While this might not seem alarming at first glance, financial experts are predicting a drop in the development potential of KP as risk indicators continue to worsen in the province. As it stands, the provincial government of KP has been alerted by international creditors regarding the potential solvency issues that the government might run into.

 

In a meeting with KP leadership, international lenders suggested a solution- austerity measures.

 

As per Dawn News, the reason KP finds itself in constant need to borrow funds is because of PTI leadership’s focus on political issues rather than the economy. The claim has some merit to it as constant rallies to Islamabad and protests cause members of the provincial assembly to leave Peshawar largely unattended.

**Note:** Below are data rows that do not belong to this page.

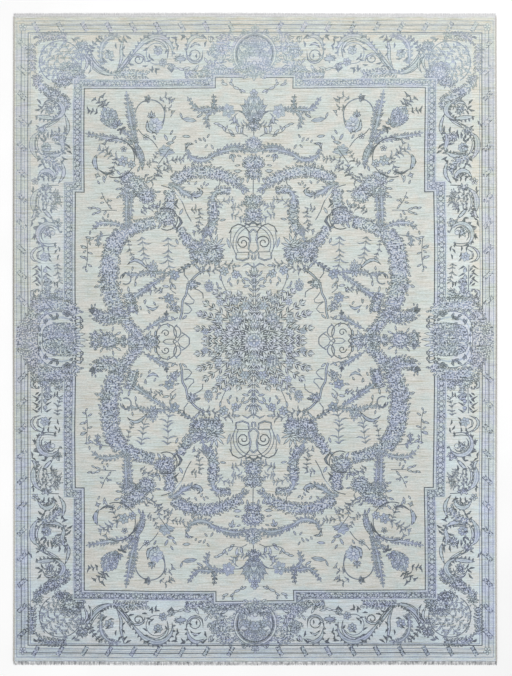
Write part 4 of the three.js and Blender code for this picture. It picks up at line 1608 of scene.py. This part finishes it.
def build_foundation(material):
    """The woven cotton base under the pile, as a closed slab."""
    columns, rows = 48, 64
    places = []
    for height in (0.3 * MM, FOUNDATION_HEIGHT - 0.05 * MM):
        for j in range(rows + 1):
            for i in range(columns + 1):
                places.append((SLAB_WIDTH * (i / columns - 0.5), PILE_LENGTH * (j / rows - 0.5), height))
    layer = (columns + 1) * (rows + 1)
    faces = []
    for j in range(rows):
        for i in range(columns):
            a = j * (columns + 1) + i
            b, c, d = a + 1, a + columns + 2, a + columns + 1
            faces.append((a, d, c, b))
            faces.append((layer + a, layer + b, layer + c, layer + d))
    rim = list(range(columns))
    rim += [columns + j * (columns + 1) for j in range(rows)]
    rim += [rows * (columns + 1) + i for i in range(columns, 0, -1)]
    rim += [j * (columns + 1) for j in range(rows, 0, -1)]
    for a, b in zip(rim, rim[1:] + rim[:1]):
        faces.append((a, b, layer + b, layer + a))
    return new_piece("rug_foundation", lifted(places), faces, material, ["rug_body"])


# The side cord: its turns of yarn, and its radius and ridges in millimetres
TURN_PITCH = 5.5 * MM
RINGS_PER_TURN = 3
CORD_SIDES = 8
CORD_RADIUS = 3.35
YARN_RIDGE = 0.3
CORD_INSET = 3.5 * MM
CORD_HEIGHT = 3.75 * MM


def build_selvedge(name, side, node, material):
    """The cord along one long side, with the yarn's turns round it."""
    count = round(PILE_LENGTH / TURN_PITCH) * RINGS_PER_TURN
    middle = side * (RUG_WIDTH / 2 - CORD_INSET)
    places = []
    for k in range(count + 1):
        y = PILE_LENGTH * (k / count - 0.5)
        for j in range(CORD_SIDES):
            angle = 2 * math.pi * (j + 0.5) / CORD_SIDES
            wave = math.sin(2 * math.pi * k / RINGS_PER_TURN + angle)
            radius = (CORD_RADIUS + YARN_RIDGE * wave) * MM
            x = middle - side * radius * math.cos(angle)
            places.append((x, y, CORD_HEIGHT + radius * math.sin(angle)))
    faces = []
    for k in range(count):
        for j in range(CORD_SIDES):
            a, b = k * CORD_SIDES + j, k * CORD_SIDES + (j + 1) % CORD_SIDES
            faces.append((a, b, b + CORD_SIDES, a + CORD_SIDES))
    faces.append(tuple(reversed(range(CORD_SIDES))))
    faces.append(tuple(range(count * CORD_SIDES, (count + 1) * CORD_SIDES)))
    if side < 0:
        faces = [(face[0], *reversed(face[1:])) for face in faces]
    return new_piece(name, lifted(places), faces, material, [node])


def strand_faces(start, rings):
    """Faces of a closed four-sided strand whose rings of points follow one another from the start."""
    faces = [(start + 3, start + 2, start + 1, start)]
    for k in range(rings - 1):
        for j in range(4):
            a, b = start + 4 * k + j, start + 4 * k + (j + 1) % 4
            faces.append((a, b, b + 4, a + 4))
    last = start + 4 * (rings - 1)
    faces.append((last, last + 1, last + 2, last + 3))
    return faces


STRAND_PITCH = 3.4 * MM
STRIP_START = PILE_LENGTH / 2 + 0.3 * MM
STRIP_DEPTH = 7 * MM
WEFT_ROWS = 4
# The seeds of the random lean and reach of the warps at the far and the near end
FAR_SEED, NEAR_SEED = 61, 62


def build_fringe(name, end, node, material):
    """A flat-woven strip and the cut warps past it, at one end."""
    draw = random.Random(FAR_SEED if end > 0 else NEAR_SEED)
    count = round(RUG_WIDTH / STRAND_PITCH)
    half = STRAND_PITCH * 0.46
    places = []
    faces = []
    for k in range(count):
        x = RUG_WIDTH * ((k + 0.5) / count - 0.5)
        clumped = x + 1.1 * MM * math.sin(k * 1.9) * (k % 3 - 1)
        reach = (14.2 + draw.uniform(-2.2, 1.6)) * MM
        lean = draw.uniform(-1.6, 1.6) * MM
        # How far along each ring lies, its shares of the lean and of the full width,
        # and its lower and upper height in millimetres
        rings = (
            (0, 0, 1.0, 0.3, 2.7), (STRIP_DEPTH * 0.5, 0, 1.0, 0.3, 2.8), (STRIP_DEPTH, 0, 1.0, 0.3, 2.6),
            (STRIP_DEPTH + reach * 0.3, 0.3, 0.8, 0.2, 2.2), (STRIP_DEPTH + reach * 0.7, 0.7, 0.75, 0.1, 1.7),
            (STRIP_DEPTH + reach, 1.0, 0.55, 0.1, 1.1),
        )
        faces += strand_faces(len(places), len(rings))
        for along, shift, width, low, high in rings:
            middle = x + (clumped - x + lean) * shift
            for offset, z in ((-1, low), (1, low), (0.8, high), (-0.8, high)):
                places.append((middle + half * width * offset, STRIP_START + along, z * MM))
    for row in range(WEFT_ROWS):
        weft_row(places, faces, row, count // 2)
    places = np.array(places)
    if end < 0:
        places[:, :2] *= -1
    return new_piece(name, lifted(places), faces, material, [node])


def weft_row(places, faces, row, steps):
    """Adds one weft thread of the strip, passing over and under the warps."""
    y = STRIP_START + (1.1 + 1.6 * row) * MM
    faces += strand_faces(len(places), steps + 1)
    for k in range(steps + 1):
        x = RUG_WIDTH * (k / steps - 0.5)
        top = 2.87 if (k + row) % 2 else 2.69
        for offset_y, z in ((-0.65, top), (0.65, top), (0.65, 1.6), (-0.65, 1.6)):
            places.append((x, y + offset_y * MM, z * MM))


# Studio

PHOTO_WIDTH, PHOTO_HEIGHT = 512, 676
# The middle of the rug in the photo, and how long the rug is there
RUG_MIDDLE_PIXEL = (255.0, 339.0)
RUG_LENGTH_PIXELS = 654.0
# The lens and the height of its film, in millimetres
LENS = 120
FILM_HEIGHT = 24
VIEW_REACH = 100
FLOOR_HALF = 30
FLOOR_DROP = 0.2 * MM
DAYLIGHT = 0.5


def build_camera():
    metres_per_pixel = (CAD_BOUNDS[1][1] - CAD_BOUNDS[0][1]) / RUG_LENGTH_PIXELS
    data = bpy.data.cameras.new("camera")
    data.lens = LENS
    data.sensor_fit = "VERTICAL"
    data.sensor_height = FILM_HEIGHT
    camera = bpy.data.objects.new("camera", data)
    bpy.context.scene.collection.objects.link(camera)
    camera.location = (
        (PHOTO_WIDTH / 2 - RUG_MIDDLE_PIXEL[0]) * metres_per_pixel,
        (RUG_MIDDLE_PIXEL[1] - PHOTO_HEIGHT / 2) * metres_per_pixel,
        PILE_HEIGHT + PHOTO_HEIGHT * metres_per_pixel * LENS / FILM_HEIGHT,
    )
    data.clip_end = VIEW_REACH
    bpy.context.scene.camera = camera


def area_light(name, place, size, power):
    """A round light that faces the middle of the rug."""
    data = bpy.data.lights.new(name, "AREA")
    data.shape = "DISK"
    data.size = size
    data.energy = power
    light = bpy.data.objects.new(name, data)
    light.location = place
    light.rotation_euler = (-Vector(place)).to_track_quat("-Z", "Y").to_euler()
    bpy.context.scene.collection.objects.link(light)


def build_studio():
    mesh = bpy.data.meshes.new("studio_floor")
    corners = [(x * FLOOR_HALF, y * FLOOR_HALF, 0) for x, y in ((-1, -1), (1, -1), (1, 1), (-1, 1))]
    mesh.from_pydata(corners, [], [(0, 1, 2, 3)])
    floor = bpy.data.objects.new("studio_floor", mesh)
    bpy.context.scene.collection.objects.link(floor)
    mesh.materials.append(floor_material())
    floor.location.z = -FLOOR_DROP
    area_light("key_light", (3.5, 4.0, 6.5), 4.0, 340)
    area_light("fill_light", (-4.0, -3.0, 6.0), 5.0, 160)
    world = bpy.data.worlds.new("studio")
    world.use_nodes = True
    background = world.node_tree.nodes["Background"]
    background.inputs["Color"].default_value = (1, 1, 1, 1)
    background.inputs["Strength"].default_value = DAYLIGHT
    bpy.context.scene.world = world
    bpy.context.scene.view_settings.view_transform = "Standard"


build_camera()
draw_chart()
shoulder_rings()
pile = build_pile(pile_material())
cotton = yarn_material("cotton_foundation", (178, 174, 164), (205, 202, 192), (260, 260, 40))
foundation = build_foundation(cotton)
selvedge_yarn = cord_material()
build_selvedge("overcast_left", -1, "selvedge_left", selvedge_yarn)
build_selvedge("overcast_right", 1, "selvedge_right", selvedge_yarn)
far_warp = yarn_material("far_warp", (200, 200, 202), (236, 236, 236), (400, 60, 90))
# The near warps' dark patches are painted shadow between the strands
near_warp_shadowed = yarn_material("near_warp_shadowed", (118, 120, 124), (246, 247, 248), (70, 25, 90))
fringes = [
    build_fringe("end_far", 1, "fringe_far", far_warp),
    build_fringe("end_near", -1, "fringe_near", near_warp_shadowed),
]
build_studio()
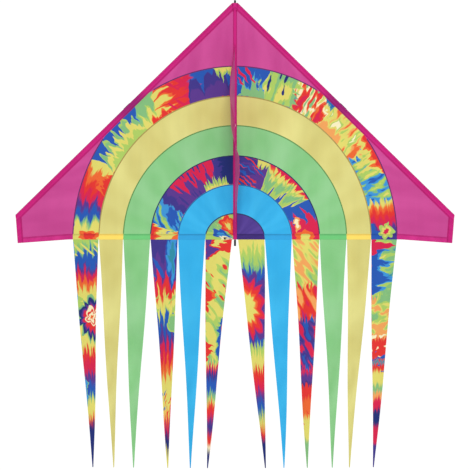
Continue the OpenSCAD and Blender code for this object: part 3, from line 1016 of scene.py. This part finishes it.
def add_hem(panel, side_name):
    """A panel's piece of the trailing hem: its cloth folded up behind and in front and sewn with two rows."""
    side = SIDES[side_name]
    run, fold = np.meshgrid(np.linspace(0, 1, 40), FOLD, indexing="ij")
    height = np.abs(fold) * HEM_H
    start, stop = hem_span(panel, height)
    out = start + (stop - start) * run
    up = hem_line(out) + height
    if panel == "centre_panel":
        way = disc_way(out, up)
    elif panel == "tip_panel":
        way = (run, height / HEM_H)
    else:
        way = (1 - np.arcsin(height / ARCH[ARCHES.index(panel), 1]) / (math.pi / 2), run)
    maps = {"cut": (side * out, up), "way": way, "edge": (out, height)}
    piece = sew(f"{panel}_{side_name}_hem", on_sail(side, out, up, fold_back(fold)), maps,
                cloth_for(panel, side_name, hem=True)[0], "hem_cloth", f"trailing_hem_{side_name}")
    return hold_to_wing(piece, side_name, panel == "centre_panel")


SEAM_COLOURS = [(34, 40, 92), (24, 104, 160), (26, 30, 84), (84, 138, 72), (160, 140, 74), (92, 28, 96)]


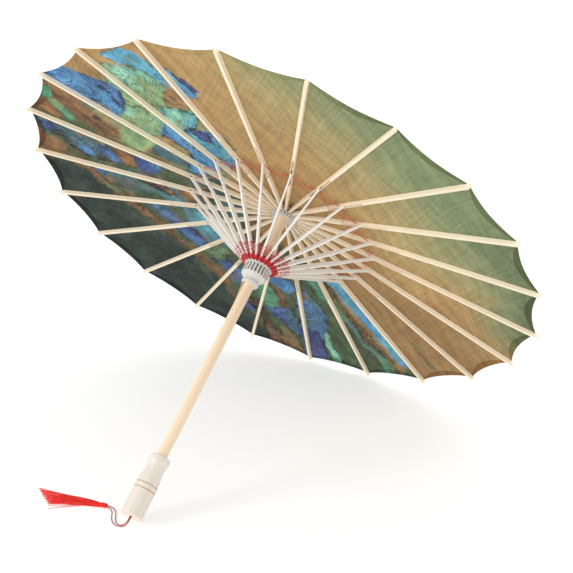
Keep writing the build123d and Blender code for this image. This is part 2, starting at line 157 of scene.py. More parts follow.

This has created a vacuum for guidance within the decision makers, especially regarding matters pertaining to the economy.

 

The rising debt burden comes at an inconvenient time as IMF expects budget surpluses of large magnitudes from both the provincial and federal government. The IMF condition in reference here requires all four provincial governments to generate a budget surplus of 1.127 trillion rupees.

 

However, with KP relying on debt to finance government expenditures, lawmakers in Islamabad are worrying that the third largest provincial economy within the country may not be able to record a sizable budget surplus to meet IMF requirements.

 

This is largely due to the fact that in the coming months, the burden of interest payments is expected to rise. For businesses across the province, this spells bad news as the government might try to levy additional taxes or try to expand the tax net in an attempt to meet IMF guidelines.

 

The sectors where KP might attempt to increase tax collection will most probably be agriculture, automobiles, services, property and stamps. The reasoning behind this is that provinces are allowed to collect taxes on activity from these sectors.

 

For the upcoming fiscal year 2024-25, KP has budgeted a staggering 67 billion rupees for debt payments. Of this total amount, over 40 percent will be purely to pay back interest on the principle amount.

 

The interest repayments reduce KP’s ability to fund public projects within the province as the government will cut back expenditure on projects to pay back interest instead. The loss of potential public development initiatives is alarming as the current unemployment rate in KP stands at an uneasy eight percent which may rise even further if the government starts shelving projects as part of the stipulated austerity measures of the IMF.